COS 94-3 - Initial abundance and stochasticity influence competitive outcome in experimental communities

Wednesday, August 9, 2017: 8:40 AM
D139, Oregon Convention Center
Tad Dallas, Environmental Science and Policy, University of California, Davis, CA, Geoffrey Legault, EBIO, University of Colorado, Boulder, Boulder, CO, Brett A. Melbourne, Department of Ecology and Evolutionary Biology, University of Colorado at Boulder, Boulder, CO and Alan Hastings, Department of Environmental Science and Policy, University of California, Davis, Davis, CA

Stochasticity influences single species population dynamics, typically elevating extinction risk. On the other hand, stochasticity can also allow for coexistence of multiple species on a limiting resource. However, many forms of stochasticity exist, and there is currently no consensus on how each form of stochasticity may influence the outcome of competition.

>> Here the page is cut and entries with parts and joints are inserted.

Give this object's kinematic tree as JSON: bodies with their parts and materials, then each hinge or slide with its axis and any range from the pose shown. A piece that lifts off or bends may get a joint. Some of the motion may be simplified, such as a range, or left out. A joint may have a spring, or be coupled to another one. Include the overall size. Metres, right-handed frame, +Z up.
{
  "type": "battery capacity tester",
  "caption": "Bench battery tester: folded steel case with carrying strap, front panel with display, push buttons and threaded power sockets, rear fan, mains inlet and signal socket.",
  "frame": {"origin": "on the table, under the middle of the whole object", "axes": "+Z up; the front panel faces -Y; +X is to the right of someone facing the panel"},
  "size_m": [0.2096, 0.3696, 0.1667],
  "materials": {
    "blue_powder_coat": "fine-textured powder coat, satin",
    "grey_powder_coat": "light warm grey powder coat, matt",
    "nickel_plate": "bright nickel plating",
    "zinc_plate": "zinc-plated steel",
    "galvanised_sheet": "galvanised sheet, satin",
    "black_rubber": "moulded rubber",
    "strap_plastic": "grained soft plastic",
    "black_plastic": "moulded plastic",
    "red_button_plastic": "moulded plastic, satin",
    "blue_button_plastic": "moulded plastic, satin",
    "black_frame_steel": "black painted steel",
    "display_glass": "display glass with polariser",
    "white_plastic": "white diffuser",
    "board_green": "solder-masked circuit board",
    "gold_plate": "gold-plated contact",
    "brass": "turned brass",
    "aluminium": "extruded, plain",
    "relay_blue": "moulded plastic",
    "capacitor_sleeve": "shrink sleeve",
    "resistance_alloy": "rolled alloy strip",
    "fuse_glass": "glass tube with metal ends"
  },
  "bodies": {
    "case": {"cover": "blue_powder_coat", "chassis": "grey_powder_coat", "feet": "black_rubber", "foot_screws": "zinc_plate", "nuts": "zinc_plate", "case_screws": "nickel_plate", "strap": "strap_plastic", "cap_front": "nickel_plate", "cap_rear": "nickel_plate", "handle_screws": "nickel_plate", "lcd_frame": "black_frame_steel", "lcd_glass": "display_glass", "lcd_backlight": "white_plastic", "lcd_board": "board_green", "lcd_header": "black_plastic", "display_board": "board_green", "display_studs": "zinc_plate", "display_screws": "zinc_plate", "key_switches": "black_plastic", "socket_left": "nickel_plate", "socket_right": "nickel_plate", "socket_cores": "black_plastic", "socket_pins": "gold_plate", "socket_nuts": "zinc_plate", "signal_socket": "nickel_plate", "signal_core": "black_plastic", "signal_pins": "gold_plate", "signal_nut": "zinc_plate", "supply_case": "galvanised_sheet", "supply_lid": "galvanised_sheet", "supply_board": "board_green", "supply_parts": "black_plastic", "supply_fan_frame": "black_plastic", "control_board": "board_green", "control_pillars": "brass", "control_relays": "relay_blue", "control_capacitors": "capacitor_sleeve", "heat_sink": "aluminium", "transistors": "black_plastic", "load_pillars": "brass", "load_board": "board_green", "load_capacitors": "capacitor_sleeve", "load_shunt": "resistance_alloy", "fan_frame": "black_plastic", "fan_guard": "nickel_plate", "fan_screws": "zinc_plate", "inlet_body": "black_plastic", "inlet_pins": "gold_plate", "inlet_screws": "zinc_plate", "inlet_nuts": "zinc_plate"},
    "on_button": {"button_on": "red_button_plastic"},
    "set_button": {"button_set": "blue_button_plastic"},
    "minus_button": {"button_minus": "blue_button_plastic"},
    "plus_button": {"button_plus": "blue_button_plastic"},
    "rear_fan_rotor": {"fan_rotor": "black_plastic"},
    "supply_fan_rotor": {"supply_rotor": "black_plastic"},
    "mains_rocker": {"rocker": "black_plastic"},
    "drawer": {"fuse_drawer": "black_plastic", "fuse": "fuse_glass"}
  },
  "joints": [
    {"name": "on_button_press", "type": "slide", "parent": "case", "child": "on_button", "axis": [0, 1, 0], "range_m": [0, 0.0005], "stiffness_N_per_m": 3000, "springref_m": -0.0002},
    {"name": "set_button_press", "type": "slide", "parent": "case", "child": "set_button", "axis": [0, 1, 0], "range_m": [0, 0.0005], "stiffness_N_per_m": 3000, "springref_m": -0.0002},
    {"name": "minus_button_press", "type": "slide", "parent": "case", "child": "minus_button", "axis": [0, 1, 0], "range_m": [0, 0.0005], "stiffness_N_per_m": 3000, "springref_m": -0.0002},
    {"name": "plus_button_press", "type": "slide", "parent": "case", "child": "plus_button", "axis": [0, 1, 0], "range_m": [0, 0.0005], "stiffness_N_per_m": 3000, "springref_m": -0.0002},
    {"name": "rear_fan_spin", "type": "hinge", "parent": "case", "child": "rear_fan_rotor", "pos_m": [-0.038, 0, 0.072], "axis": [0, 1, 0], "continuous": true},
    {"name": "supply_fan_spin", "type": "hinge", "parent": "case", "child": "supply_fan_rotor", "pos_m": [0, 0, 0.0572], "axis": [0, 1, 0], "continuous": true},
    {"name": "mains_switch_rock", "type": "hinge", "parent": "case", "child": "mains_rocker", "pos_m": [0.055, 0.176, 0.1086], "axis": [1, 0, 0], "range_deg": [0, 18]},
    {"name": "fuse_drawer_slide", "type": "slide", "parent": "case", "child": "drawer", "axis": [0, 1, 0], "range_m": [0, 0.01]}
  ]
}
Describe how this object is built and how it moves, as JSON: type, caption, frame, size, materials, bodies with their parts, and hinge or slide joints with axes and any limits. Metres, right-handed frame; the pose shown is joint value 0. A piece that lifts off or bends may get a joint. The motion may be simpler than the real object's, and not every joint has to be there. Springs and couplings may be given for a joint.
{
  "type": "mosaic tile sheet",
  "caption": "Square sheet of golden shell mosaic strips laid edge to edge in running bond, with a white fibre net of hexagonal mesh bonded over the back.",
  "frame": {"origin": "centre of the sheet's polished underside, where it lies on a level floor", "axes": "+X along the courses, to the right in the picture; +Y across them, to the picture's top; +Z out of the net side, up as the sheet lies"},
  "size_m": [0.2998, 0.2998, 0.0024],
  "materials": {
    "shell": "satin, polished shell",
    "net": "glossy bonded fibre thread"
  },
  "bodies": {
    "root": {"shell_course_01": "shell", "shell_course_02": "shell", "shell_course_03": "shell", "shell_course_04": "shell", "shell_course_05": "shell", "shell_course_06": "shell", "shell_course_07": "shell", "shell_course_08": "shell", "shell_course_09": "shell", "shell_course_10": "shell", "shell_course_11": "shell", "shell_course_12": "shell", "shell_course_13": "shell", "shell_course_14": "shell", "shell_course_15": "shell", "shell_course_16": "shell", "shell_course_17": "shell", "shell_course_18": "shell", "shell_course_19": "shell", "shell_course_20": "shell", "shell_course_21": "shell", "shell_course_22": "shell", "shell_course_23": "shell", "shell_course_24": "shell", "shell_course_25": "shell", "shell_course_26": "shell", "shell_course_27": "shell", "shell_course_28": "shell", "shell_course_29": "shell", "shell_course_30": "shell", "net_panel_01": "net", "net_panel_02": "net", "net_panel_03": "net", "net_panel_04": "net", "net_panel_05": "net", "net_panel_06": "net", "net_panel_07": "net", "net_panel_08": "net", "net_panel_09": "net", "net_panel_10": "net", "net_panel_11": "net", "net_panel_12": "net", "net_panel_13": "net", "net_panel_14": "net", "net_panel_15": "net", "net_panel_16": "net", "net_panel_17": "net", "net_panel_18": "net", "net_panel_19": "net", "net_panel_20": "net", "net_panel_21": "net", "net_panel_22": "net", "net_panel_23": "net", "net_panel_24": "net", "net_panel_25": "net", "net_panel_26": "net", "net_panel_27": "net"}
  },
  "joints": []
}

In many cases, stochasticity can cause competitive indeterminacy, in which the outcome of competition varies even in replicate communities. Here, we examine the role of stochasticity on competitive indeterminacy and extinction risk by extending a set of eight stochastic Ricker models incorporating combinations of four distinct forms of stochasticity; environmental stochasticity, demographic stochasticity, demographic heterogeneity, and stochastic sex determination.


Using replicated and controlled populations of two Tribolium species, we competed the set of stochastic models, finding that demographic stochasticity, environmental stochasticity, and stochastic sex determination were the prominent causes of population variability. While the standard Poisson Ricker model incorporating demographic stochasticity does not allow for competitive indeterminacy or coexistence given fitness differences between competitors, our best fit model suggests that stochastic forces reduce mean extinction times, and allow for multiple possible competitive outcomes (coexistence or exclusion of either species). This probabilistic view of competitive outcome dependent on the initial abundance of competing species could explain the competitive coexistence in Park's classic Tribolium experiments. Further, the incorporation of the various stochastic forces into demographic models suggest that current estimates of extinction risk, coexistence, and biological invasion probabilities may be underestimates when based on models only incorporating demographic stochasticity.